Publications and Research

Document Type

Article

Publication Date

2012

Abstract

Hybrid organic-inorganic sol-gel materials containing silica were first called “ORMOSILs” in 1984.1 Since then, the number of hybrid organicinorganic combinations has increased rapidly.2 Hybrid materials have remarkable features resulting from the synergistic combination of both inorganic and organic components that make them suitable for a wide range of applications such as electrochemical devices, biomedical applications including drug delivery, and electronic and optoelectronic applications including light-emitting diodes, photodiodes, solar cells, gas sensors and field effect transistors.

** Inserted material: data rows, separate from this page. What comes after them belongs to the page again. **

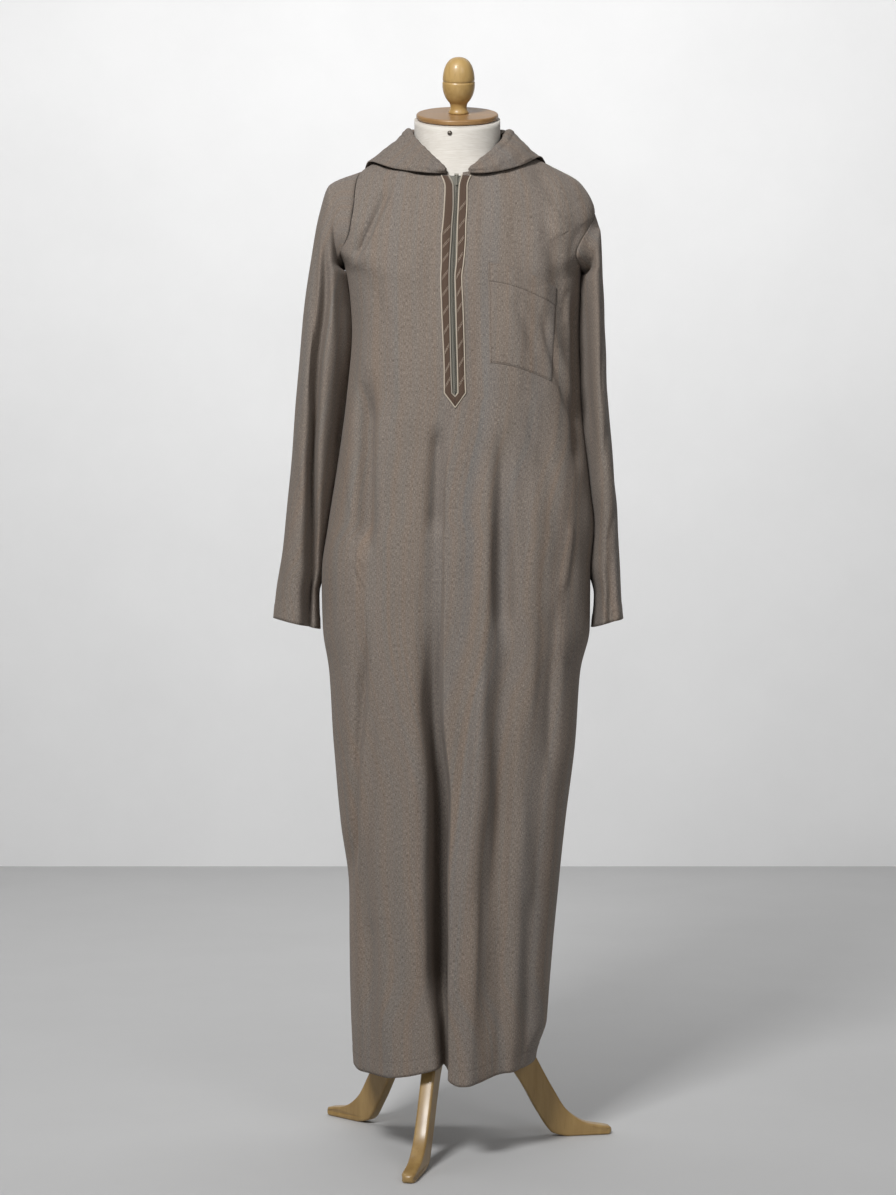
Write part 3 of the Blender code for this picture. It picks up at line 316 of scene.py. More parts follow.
# %% Sections, folds and pleat
HEM_Z = 0.124
SLIT_END_Z = 1.152
NECK_X = 0.0145
Section = namedtuple("Section", "z_left x_left z_right x_right z_front y_front z_back y_back square")
BODY = [
    Section(1.541, -0.061, 1.541, 0.090, 1.492, -0.083, 1.548, 0.080, 2.0),
    Section(1.531, -0.095, 1.533, 0.125, 1.470, -0.097, 1.528, 0.098, 2.1),
    Section(1.510, -0.133, 1.514, 0.166, 1.440, -0.108, 1.497, 0.112, 2.2),
    Section(1.480, -0.160, 1.490, 0.206, 1.405, -0.117, 1.460, 0.120, 2.3),
    Section(1.440, -0.178, 1.445, 0.228, 1.370, -0.124, 1.420, 0.124, 2.4),
    Section(1.400, -0.180, 1.400, 0.224, 1.335, -0.129, 1.380, 0.126, 2.4),
    Section(1.358, -0.160, 1.352, 0.207, 1.300, -0.132, 1.340, 0.126, 2.4),
    Section(1.260, -0.149, 1.260, 0.205, 1.240, -0.135, 1.250, 0.122, 2.5),
    Section(1.150, -0.158, 1.150, 0.208, 1.150, -0.136, 1.150, 0.118, 2.5),
    Section(1.050, -0.172, 1.050, 0.217, 1.050, -0.136, 1.050, 0.118, 2.5),
    Section(0.960, -0.186, 0.960, 0.228, 0.960, -0.137, 0.960, 0.120, 2.5),
    Section(0.885, -0.196, 0.885, 0.221, 0.885, -0.138, 0.885, 0.122, 2.5),
    Section(0.800, -0.194, 0.800, 0.220, 0.800, -0.139, 0.800, 0.124, 2.5),
    Section(0.730, -0.184, 0.730, 0.205, 0.730, -0.140, 0.730, 0.125, 2.5),
    Section(0.620, -0.177, 0.620, 0.197, 0.620, -0.142, 0.620, 0.127, 2.5),
    Section(0.500, -0.166, 0.500, 0.182, 0.500, -0.144, 0.500, 0.130, 2.5),
    Section(0.390, -0.153, 0.390, 0.170, 0.390, -0.147, 0.390, 0.133, 2.5),
    Section(0.260, -0.152, 0.260, 0.159, 0.260, -0.150, 0.260, 0.136, 2.6),
    Section(0.170, -0.149, 0.170, 0.152, 0.170, -0.154, 0.170, 0.138, 2.7),
    Section(HEM_Z, -0.146, HEM_Z, 0.149, HEM_Z, -0.156, HEM_Z, 0.138, 2.7),
]
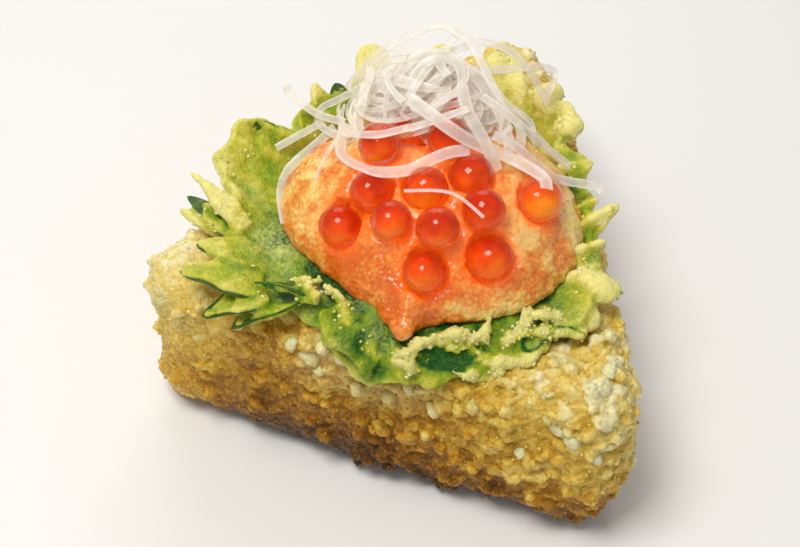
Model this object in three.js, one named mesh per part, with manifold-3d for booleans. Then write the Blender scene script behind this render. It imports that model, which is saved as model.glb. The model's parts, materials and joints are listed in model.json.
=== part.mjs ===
// A fried rice triangle lying flat, with a battered perilla leaf draped over it, a mound of
// creamy roe paste, salmon eggs pressed into the paste and a heap of finely shredded onion.
// Millimetres, +Z up. The origin is the middle of the flat underside, the straight front
// edge runs along X and the point of the triangle faces +Y.

import * as THREE from 'three';
import { mergeVertices } from 'three/addons/utils/BufferGeometryUtils.js';
import Module from 'manifold-3d';

const wasm = await Module();
wasm.setup();

// Clear space kept between pieces that touch in the real thing.
const gap = 0.3;

const block = {
  width: 81.4, // front edge, measured between the sharp corners
  depth: 79.1, // from the front edge to the sharp point
  thickness: 31,
  cornerRadius: 6.9,
  edgeRadius: 5.7,
  lump: 0.9, // slow swellings of the sides, and their length
  lumpLength: 13,
  grain: 0.8, // bumps of single rice grains, and their length
  grainLength: 3.4,
  topDip: 0.9, // deepest hollow in the upper face, and their length
  dipLength: 5,
  color: 0xc9a55c,
  roughness: 0.55,
  columns: 76,
  sideSteps: 7,
  edgeSteps: 3,
};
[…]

Generally, organic-inorganic materials are classified in two broad categories: Class I materials where the organic and inorganic components are embedded one within the other and display weak bonds, and Class II materials where there are strong covalent bonds between the inorganic and organic components.3

For more than 25 years hybrid gels have been grown by sol-gel process.4 Since sol-gel processing is a low temperature method, it is only natural that sol-gel processing has been extended to hybrid materials with retained organic content. Ordinarily, the outcome of the sol-gel process with the precursor tetraethylorthosilicate (TEOS) (Aldrich Prod. No. 333859) is a 3-dimensional network. TEOS, with 4 identical groups attached to Si, undergoes hydrolysis and polycondensation reactions. The 4 identical groups can be changed to, for example, 3 identical groups and one group with a direct Si-C bond. While the remaining 3 ethoxy groups are reactive to hydrolysis, the substituted group, for example, methyl, is not.